A similar impetus drives Benjamin Ogrodnik's micro-historical investigation of Sharon Green's film Self Portrait of a Nude Model Turned Cinematographer (1971), made during her student years amid Pittsburgh's early-1970s avant-garde scene. Green only made this single work, then left film to become a psychoanalyst. In a poignant account of how women's roles in underground scenes were often narrated through their positions as merely secondary to the male filmmakers in these worlds, Ogrodnik sets Green's story of developing aesthetic interest in film against her work as a model for filmmakers Robert Haller and Stan Brakhage. Enlivened by the work she was seeing, while also circumspect about her position within Haller's work, Green took the contact sheets Haller gave her from her own modeling and made her film, a retort to and remediation of Haller's framing. Her own work of self-portraiture offers ways of apprising herself as both subject and object of her own and others' gazes. Ogrodnik places Green's film in the richly textured context of Pittsburgh's experimental film network of the day, and in relation to proximate women artists who experimented with filming their own bodies, such as Carolee Schneemann and Yvonne Rainer. His account of Green's film contends with what it might mean to tarry with the fragments of a women's film history that could have been otherwise. Employing microhistory to recover and reframe women's roles and difficult positioning as erotically charged objects in the avant-garde scene, Ogrodnik foregrounds, through careful historical detail and interviews with the filmmaker, Green's own voice and the materiality of her confrontation with the horizon of what was in that moment possible for her creatively, and what was foreclosed.
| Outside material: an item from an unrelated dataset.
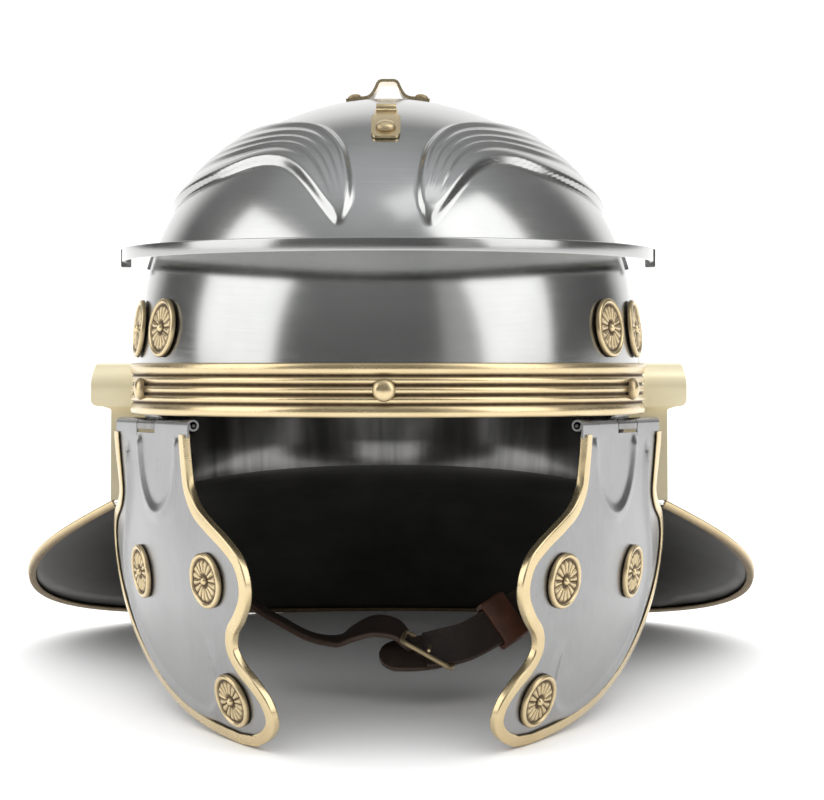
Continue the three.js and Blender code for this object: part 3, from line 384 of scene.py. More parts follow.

As Ogrodnik's narrative of this single work attests, materiality also inscribes absence—what cannot be registered in the visual field and around which only fragments, traces, and counterfactuals remain. Such contingencies and realities of absence also orient John Paul Stadler's approach to the material histories and creative imaginaries channeled by the practice of phone sex in the era of AIDS. Stadler's essay examines Robert Chesley's 1986 play Jerker, or the Helping Hand through a media-archaeological lens, thinking through how the performance on stage, and audio reproduction and circulation of the play on radio, archived and traced anxieties and possibilities resonant in phone sex's ascendance as a form of intimacy through distance. Phone sex, Stadler argues, became a sex act suitable to the difficulties of erotic contact posed by the AIDS crisis, as well as activist initiatives toward safe sex. Chesley's Jerker dramatizes a relationship between two men that occurs across the divide of this communication technology so redolent with the loquacity and creative production of queer lifeworlds, but also a manifestation of erotic possibility through narrativity. Exploring the differing versions of the play across theatrical and radio stints, and its subsequent censorship and suppression in the transfer to broadcast media, Stadler reveals the knotty and fascinating histories that rest in sexual mediation by the telephone in an era that saw an incredible loss of gay lives. The affective pull and erotic charge of phone sex as mode of contact relies on a specific historicity and materiality, and Stadler suggests that Chesley's work ultimately reveals the mode's capacity for the making of collective dreams and fantasies.
Desirae Embree's archival reflection closes the issue with a moving call to consider the fate of sex media and adult films in archives through yet another site of absence and inaccessibility—that of the remains and traces of lesbian porn. Embree discusses her difficulties tracking and accessing lesbian pornography, and the problems of lesbian sex media's invisibility in the sexuality archive. She considers the materiality of archives as site, centralizing the very political matter of the objects that they contain. Describing her attempts to watch rare VHS copies of lesbian porn at archives that have not been able to digitize the work, the questions of economic and ideological precarity, technological formats and social legibility, posed by Mini and Strub return to the fore with a different set of implications. How can these works be cared for, but also viewed and accessed? No doubt a familiar paradox for any archivally engaged scholar, such tensions between privacy and publicity, marginality and legibility, play out in specific ways in the case of lesbian adult media, as it is frequently lowest on the radar for preservation, as well as for acknowledgment of its very existence at all. To recover works of queer women's sexual expression requires a set of protocols to negotiate our blind spots and myopias about lesbian pornography as culturally and historically significant in its own right, erotically charged, and without compromise.